A dignified descent it was not. Along with more desperate tree-grabbing, there were episodes of butt-sliding and sniveling. But within 30 minutes, I was back to more forgiving terrain, and the rest of the hike proceeded pleasantly enough.

Back at the base, my daughter and I spied a big “open” flag fluttering beside the window of the Waffle Cabin and reached our quarry at last. 

Despite my anticipation, I began to harbor some skepticism when we got ready to place our order and realized that maple syrup was not on the menu. What? We settled for chocolate drizzle, which brought our total to $9 for two waffles (plus a 7-percent charge for using a debit card). My skepticism grew when I saw the size of the waffles the cashier handed us in little wax paper bundles — probably half the size of your traditional Belgian waffle.

But one messy bite won me over. If you think a waffle is a waffle is a waffle, you have not tried these waffles. Whereas most waffles function as a vehicle for toppings, these waffles have pure naked appeal. The sweetness — which comes from pearl sugar — is as smooth as the name suggests, and the texture is chewy with just a hint of crispness. Though the waffles hardly needed the chocolate drizzle we ordered, the excess just added to the fun. Sure, the price was steep, but no worse, and probably better, than most of what’s on offer at ski resorts.

Maybe it was my hiker’s appetite talking, but I don’t think so. These things were crazy good.
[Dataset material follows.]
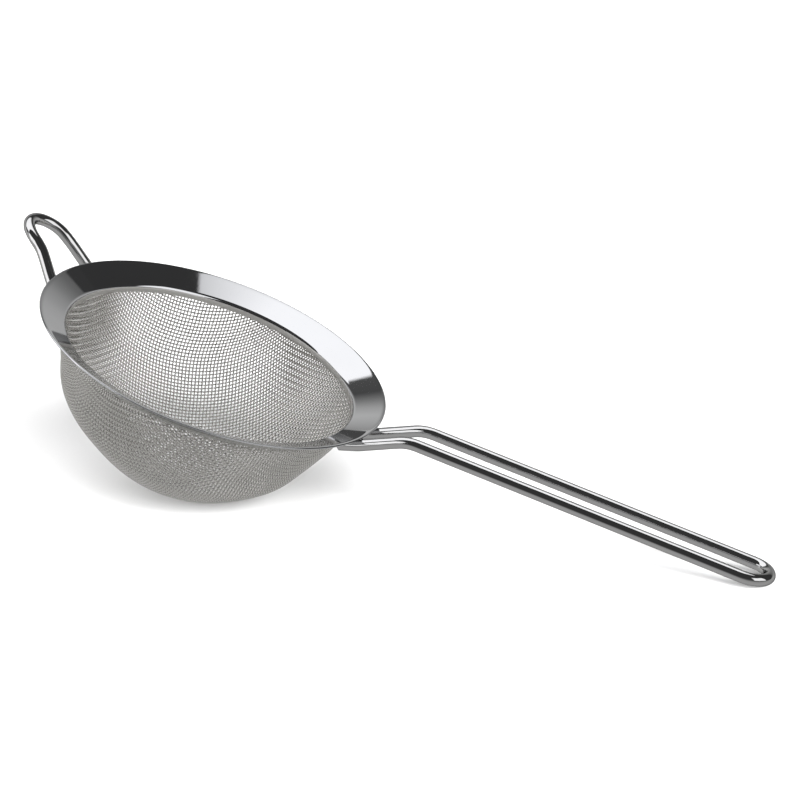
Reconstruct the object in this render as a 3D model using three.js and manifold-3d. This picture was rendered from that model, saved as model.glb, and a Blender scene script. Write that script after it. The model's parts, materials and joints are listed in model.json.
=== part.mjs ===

And speaking of crazy, if you’re ever looking for a ridiculous way to obtain an overpriced but exquisite waffle, I recommend Mount Sunapee’s Summit Trail. Just look for that blue barrel behind the backhoe, or find that bearded parking lot attendant and see if he can give you a ride. And be nice to the teenager at the top. Most likely he is not in on some sinister plan to make you hike back down the mountain before you get your waffle. And if he is, well, it kind of makes it all the more satisfying.

You can also order waffles from the Waffle Cabin website (wafflecabin.com) to be delivered right to your doorstep. But where’s the fun in that?